What you need to do: Within the material below, find each line bearing the word "saved" and present it.

— START Dataset extract —

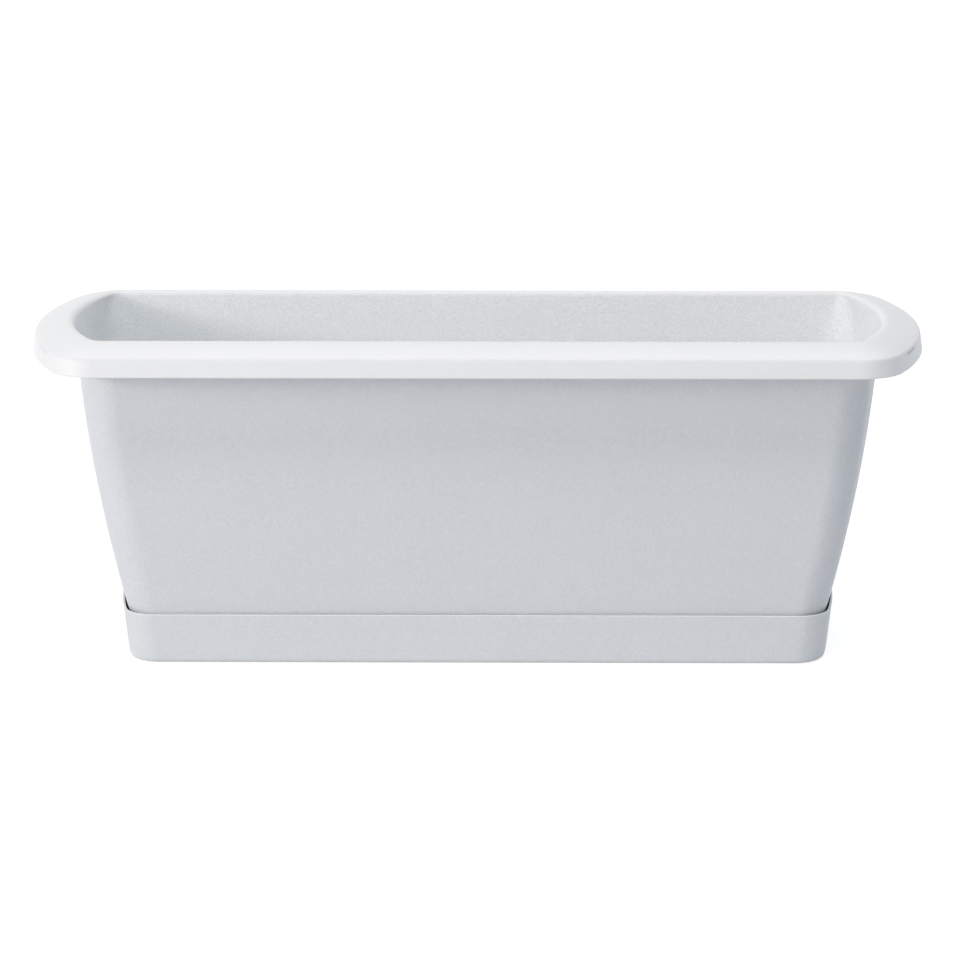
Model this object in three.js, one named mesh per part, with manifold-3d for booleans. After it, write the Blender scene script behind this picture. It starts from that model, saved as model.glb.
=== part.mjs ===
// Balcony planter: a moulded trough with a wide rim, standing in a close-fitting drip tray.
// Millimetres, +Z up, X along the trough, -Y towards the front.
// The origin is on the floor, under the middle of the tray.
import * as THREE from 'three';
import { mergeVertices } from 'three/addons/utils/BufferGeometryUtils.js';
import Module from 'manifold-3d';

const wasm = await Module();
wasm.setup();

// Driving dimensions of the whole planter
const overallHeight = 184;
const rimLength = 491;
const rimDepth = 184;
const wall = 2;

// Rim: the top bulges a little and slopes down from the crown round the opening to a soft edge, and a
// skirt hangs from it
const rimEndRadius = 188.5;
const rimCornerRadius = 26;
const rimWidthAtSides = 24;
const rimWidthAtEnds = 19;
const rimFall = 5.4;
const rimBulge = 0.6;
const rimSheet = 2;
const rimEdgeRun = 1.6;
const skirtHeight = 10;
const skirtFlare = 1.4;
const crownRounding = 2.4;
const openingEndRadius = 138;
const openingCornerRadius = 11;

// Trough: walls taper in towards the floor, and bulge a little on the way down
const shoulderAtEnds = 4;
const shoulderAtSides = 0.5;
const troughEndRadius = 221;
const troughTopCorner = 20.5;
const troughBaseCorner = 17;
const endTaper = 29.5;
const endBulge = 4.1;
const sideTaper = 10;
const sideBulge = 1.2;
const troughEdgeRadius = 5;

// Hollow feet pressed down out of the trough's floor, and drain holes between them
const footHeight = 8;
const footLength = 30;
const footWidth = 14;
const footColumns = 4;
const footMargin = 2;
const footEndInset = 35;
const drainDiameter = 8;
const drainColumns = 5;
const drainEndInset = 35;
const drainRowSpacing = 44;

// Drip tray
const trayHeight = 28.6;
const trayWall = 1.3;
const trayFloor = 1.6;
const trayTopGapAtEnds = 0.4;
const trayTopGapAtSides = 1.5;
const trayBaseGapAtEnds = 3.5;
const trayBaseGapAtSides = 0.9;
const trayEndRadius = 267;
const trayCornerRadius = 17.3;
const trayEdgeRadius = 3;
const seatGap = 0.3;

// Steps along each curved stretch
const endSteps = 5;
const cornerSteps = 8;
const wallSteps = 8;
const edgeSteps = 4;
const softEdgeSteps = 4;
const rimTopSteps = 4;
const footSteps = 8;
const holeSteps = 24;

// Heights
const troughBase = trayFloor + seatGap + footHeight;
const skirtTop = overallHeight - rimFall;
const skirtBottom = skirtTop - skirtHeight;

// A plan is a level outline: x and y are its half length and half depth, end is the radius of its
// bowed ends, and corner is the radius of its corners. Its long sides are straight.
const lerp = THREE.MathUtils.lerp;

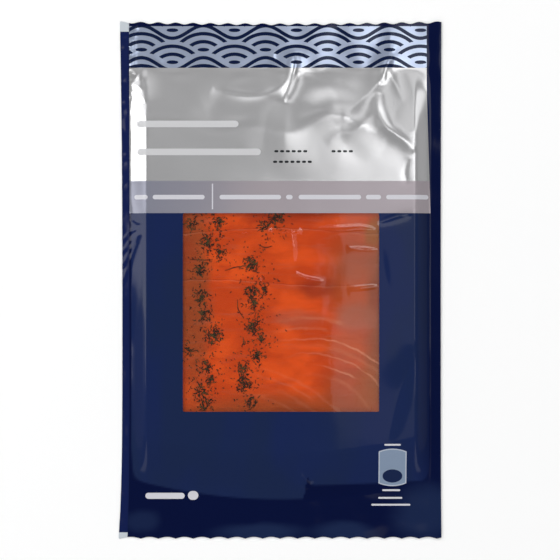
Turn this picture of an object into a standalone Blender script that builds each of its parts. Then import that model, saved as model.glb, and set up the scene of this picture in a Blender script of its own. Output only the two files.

— END Dataset extract —

Solution to the problem:
Model this object in three.js, one named mesh per part, with manifold-3d for booleans. After it, write the Blender scene script behind this picture. It starts from that model, saved as model.glb.
Turn this picture of an object into a standalone Blender script that builds each of its parts. Then import that model, saved as model.glb, and set up the scene of this picture in a Blender script of its own. Output only the two files.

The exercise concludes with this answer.